For the listing that follows, give again exactly the lines from the one with "What OpenSCAD source" to the one with "right is -X.", including both.

* START Input material *

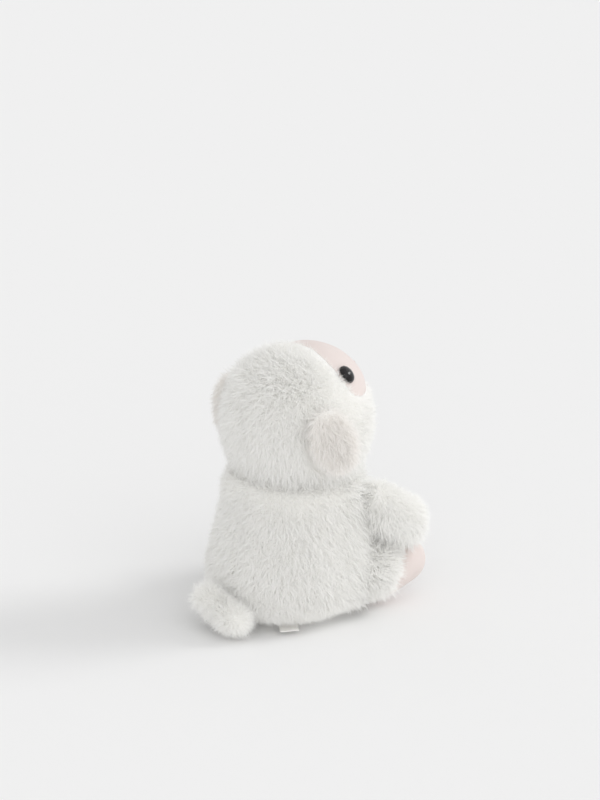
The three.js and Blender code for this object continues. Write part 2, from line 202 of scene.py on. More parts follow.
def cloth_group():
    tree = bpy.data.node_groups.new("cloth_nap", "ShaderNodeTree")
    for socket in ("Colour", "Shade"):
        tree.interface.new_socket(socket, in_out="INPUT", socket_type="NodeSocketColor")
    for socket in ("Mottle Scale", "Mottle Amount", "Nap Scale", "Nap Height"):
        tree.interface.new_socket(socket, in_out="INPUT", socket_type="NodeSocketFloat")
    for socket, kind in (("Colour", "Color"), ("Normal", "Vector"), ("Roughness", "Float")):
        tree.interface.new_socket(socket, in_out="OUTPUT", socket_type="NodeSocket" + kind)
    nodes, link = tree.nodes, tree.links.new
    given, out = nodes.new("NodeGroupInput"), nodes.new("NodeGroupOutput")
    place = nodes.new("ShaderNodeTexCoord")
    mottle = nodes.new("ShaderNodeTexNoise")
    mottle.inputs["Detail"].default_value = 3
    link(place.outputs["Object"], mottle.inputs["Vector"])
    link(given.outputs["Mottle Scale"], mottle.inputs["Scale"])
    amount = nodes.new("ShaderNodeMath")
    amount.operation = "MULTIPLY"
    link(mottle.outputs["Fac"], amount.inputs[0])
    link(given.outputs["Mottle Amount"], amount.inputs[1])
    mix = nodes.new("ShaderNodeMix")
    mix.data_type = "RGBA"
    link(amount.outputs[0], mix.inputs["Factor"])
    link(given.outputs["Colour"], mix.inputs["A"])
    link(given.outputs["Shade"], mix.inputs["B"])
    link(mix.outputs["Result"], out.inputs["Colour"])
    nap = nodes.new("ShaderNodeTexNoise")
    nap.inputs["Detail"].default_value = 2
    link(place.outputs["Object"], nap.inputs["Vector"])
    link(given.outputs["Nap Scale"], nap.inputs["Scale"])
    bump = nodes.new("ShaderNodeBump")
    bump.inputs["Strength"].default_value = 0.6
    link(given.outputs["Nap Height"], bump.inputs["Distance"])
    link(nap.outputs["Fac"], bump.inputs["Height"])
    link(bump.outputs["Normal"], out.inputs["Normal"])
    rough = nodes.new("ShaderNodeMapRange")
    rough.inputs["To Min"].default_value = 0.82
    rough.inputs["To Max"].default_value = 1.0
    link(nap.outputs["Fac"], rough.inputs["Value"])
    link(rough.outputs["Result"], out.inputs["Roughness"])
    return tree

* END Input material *
* START Input material *

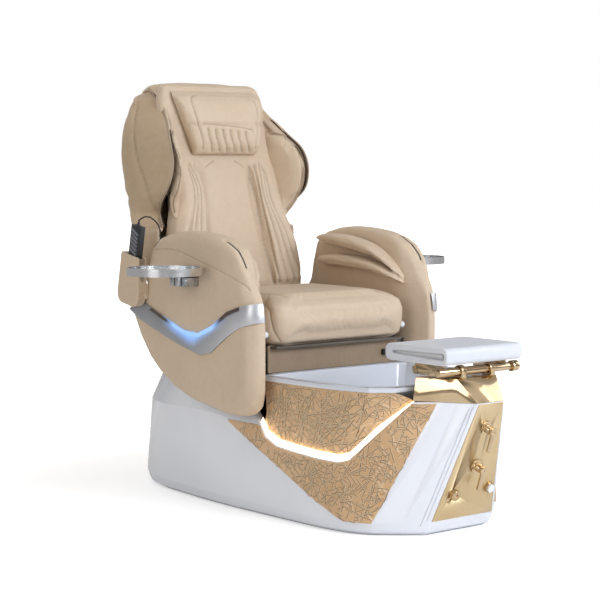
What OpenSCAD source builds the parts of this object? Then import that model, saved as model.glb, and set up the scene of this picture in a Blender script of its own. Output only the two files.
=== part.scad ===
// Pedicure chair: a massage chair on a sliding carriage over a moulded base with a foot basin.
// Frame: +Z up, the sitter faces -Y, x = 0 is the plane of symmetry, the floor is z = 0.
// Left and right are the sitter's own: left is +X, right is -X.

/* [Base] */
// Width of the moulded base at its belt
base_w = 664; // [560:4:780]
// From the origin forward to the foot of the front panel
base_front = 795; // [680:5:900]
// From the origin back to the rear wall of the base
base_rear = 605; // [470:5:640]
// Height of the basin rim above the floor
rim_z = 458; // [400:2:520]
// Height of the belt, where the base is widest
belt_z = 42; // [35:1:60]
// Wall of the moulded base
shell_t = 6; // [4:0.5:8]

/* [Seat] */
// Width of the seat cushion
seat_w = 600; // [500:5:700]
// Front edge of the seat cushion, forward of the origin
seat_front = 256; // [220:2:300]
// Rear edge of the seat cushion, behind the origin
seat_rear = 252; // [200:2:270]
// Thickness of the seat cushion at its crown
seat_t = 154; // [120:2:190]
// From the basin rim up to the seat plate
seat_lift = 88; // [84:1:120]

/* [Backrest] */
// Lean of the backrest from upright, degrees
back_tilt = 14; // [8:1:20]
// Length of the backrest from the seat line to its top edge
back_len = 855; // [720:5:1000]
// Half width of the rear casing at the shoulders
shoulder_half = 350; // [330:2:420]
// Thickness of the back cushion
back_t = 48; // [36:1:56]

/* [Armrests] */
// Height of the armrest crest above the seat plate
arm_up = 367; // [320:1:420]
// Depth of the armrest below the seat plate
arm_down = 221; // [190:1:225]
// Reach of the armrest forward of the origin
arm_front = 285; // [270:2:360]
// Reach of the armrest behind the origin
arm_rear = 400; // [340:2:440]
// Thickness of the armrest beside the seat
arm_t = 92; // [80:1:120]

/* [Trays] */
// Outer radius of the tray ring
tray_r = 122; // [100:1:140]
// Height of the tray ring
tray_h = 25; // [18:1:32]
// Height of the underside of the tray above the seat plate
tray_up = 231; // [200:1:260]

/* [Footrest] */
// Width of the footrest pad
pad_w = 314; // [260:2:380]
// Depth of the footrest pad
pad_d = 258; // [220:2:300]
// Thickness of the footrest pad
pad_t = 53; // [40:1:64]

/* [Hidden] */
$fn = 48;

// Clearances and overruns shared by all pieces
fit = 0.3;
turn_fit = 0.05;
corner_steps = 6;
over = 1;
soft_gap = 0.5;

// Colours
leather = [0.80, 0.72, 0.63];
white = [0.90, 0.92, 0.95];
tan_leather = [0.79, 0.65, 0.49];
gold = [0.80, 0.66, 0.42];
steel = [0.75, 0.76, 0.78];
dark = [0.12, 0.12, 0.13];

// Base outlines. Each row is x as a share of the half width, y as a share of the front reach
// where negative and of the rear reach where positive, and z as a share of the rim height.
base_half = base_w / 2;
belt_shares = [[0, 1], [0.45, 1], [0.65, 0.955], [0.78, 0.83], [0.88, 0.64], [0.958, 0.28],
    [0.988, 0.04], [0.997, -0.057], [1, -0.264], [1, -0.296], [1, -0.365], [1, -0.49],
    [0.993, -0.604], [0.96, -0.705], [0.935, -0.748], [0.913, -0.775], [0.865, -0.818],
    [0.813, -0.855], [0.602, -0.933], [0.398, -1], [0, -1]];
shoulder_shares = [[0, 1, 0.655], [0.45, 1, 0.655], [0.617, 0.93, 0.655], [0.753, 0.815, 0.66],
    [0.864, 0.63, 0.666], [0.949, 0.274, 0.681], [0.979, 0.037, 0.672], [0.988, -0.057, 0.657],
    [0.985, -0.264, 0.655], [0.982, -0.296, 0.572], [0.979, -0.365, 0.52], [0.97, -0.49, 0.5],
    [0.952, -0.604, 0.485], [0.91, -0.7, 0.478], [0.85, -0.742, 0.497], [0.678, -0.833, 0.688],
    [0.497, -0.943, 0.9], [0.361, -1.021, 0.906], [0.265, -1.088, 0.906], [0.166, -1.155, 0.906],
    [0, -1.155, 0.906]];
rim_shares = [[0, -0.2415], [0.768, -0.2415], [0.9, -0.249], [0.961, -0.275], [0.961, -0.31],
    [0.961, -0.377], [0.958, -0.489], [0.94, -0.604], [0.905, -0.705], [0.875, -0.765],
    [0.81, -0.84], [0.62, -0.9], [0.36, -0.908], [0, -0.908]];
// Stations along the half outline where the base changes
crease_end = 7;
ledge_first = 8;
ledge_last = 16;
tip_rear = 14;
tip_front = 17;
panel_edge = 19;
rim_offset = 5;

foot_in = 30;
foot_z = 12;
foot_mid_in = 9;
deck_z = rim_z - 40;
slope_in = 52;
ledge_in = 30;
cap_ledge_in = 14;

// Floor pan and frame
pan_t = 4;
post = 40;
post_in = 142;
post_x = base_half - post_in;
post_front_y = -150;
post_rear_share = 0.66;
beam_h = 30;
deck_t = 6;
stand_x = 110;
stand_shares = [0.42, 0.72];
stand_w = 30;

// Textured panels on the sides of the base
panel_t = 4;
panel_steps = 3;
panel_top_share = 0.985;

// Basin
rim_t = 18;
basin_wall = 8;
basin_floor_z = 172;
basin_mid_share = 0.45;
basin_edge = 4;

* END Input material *
* START Input material *

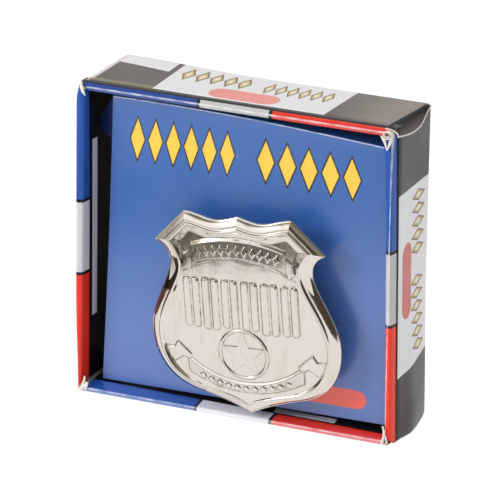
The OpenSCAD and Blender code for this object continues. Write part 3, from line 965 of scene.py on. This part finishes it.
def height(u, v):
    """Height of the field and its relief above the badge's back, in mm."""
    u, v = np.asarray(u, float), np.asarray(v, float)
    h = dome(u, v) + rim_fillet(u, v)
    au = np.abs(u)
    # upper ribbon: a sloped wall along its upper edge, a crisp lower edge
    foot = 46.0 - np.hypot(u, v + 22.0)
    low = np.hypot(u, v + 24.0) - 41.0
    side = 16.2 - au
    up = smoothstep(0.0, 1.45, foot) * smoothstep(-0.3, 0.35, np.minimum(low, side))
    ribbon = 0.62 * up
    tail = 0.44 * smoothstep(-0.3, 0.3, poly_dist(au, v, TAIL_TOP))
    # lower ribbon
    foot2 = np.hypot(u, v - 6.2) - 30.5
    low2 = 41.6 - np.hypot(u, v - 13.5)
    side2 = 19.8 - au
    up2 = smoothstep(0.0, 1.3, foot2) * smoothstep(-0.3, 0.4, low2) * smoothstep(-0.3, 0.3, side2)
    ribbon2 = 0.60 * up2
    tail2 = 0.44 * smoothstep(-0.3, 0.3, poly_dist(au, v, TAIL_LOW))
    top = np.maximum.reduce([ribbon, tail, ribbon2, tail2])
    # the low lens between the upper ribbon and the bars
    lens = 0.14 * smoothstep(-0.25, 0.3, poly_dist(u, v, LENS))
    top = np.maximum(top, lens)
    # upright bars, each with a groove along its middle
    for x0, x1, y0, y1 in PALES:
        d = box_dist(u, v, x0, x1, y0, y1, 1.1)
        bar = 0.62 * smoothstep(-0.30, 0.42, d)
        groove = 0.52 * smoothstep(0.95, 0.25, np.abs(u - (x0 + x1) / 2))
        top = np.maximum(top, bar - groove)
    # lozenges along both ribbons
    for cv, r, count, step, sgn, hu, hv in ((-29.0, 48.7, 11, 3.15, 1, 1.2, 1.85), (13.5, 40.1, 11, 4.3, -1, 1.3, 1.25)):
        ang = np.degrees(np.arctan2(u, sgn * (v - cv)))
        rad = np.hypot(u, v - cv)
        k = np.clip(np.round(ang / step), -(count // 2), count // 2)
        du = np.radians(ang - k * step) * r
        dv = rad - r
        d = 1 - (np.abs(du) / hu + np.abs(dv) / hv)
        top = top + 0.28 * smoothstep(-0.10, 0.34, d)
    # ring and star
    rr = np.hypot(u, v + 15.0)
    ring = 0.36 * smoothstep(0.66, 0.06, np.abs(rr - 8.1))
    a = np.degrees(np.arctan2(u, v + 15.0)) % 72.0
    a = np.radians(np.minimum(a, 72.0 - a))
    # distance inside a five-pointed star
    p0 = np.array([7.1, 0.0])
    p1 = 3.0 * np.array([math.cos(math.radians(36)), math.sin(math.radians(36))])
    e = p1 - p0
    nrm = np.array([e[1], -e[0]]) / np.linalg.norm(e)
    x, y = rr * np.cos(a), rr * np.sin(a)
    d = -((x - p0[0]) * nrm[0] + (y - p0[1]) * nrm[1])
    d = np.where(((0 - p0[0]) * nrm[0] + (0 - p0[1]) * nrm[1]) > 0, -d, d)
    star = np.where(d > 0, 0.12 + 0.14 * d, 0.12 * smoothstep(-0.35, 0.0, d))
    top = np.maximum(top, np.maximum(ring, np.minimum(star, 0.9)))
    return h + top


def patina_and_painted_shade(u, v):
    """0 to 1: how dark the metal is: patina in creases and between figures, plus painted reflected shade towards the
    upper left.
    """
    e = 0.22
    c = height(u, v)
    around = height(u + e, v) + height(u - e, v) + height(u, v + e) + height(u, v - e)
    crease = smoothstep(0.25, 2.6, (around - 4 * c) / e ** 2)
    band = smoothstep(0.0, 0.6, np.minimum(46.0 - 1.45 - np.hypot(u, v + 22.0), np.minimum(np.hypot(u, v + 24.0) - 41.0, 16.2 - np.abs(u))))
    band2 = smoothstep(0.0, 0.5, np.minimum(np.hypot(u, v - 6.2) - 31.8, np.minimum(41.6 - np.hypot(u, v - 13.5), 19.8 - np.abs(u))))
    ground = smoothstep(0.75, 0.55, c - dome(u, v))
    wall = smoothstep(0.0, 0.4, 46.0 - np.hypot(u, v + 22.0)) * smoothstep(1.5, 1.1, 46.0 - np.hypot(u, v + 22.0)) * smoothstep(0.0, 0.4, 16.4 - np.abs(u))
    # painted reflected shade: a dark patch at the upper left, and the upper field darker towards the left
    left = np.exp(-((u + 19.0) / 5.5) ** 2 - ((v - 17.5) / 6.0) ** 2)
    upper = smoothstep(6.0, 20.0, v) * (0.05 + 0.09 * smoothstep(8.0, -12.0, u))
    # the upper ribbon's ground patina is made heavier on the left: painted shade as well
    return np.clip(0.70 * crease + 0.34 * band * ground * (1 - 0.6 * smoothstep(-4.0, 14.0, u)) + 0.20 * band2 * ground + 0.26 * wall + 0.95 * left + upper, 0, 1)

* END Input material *

Result
What OpenSCAD source builds the parts of this object? Then import that model, saved as model.glb, and set up the scene of this picture in a Blender script of its own. Output only the two files.
=== part.scad ===
// Pedicure chair: a massage chair on a sliding carriage over a moulded base with a foot basin.
// Frame: +Z up, the sitter faces -Y, x = 0 is the plane of symmetry, the floor is z = 0.
// Left and right are the sitter's own: left is +X, right is -X.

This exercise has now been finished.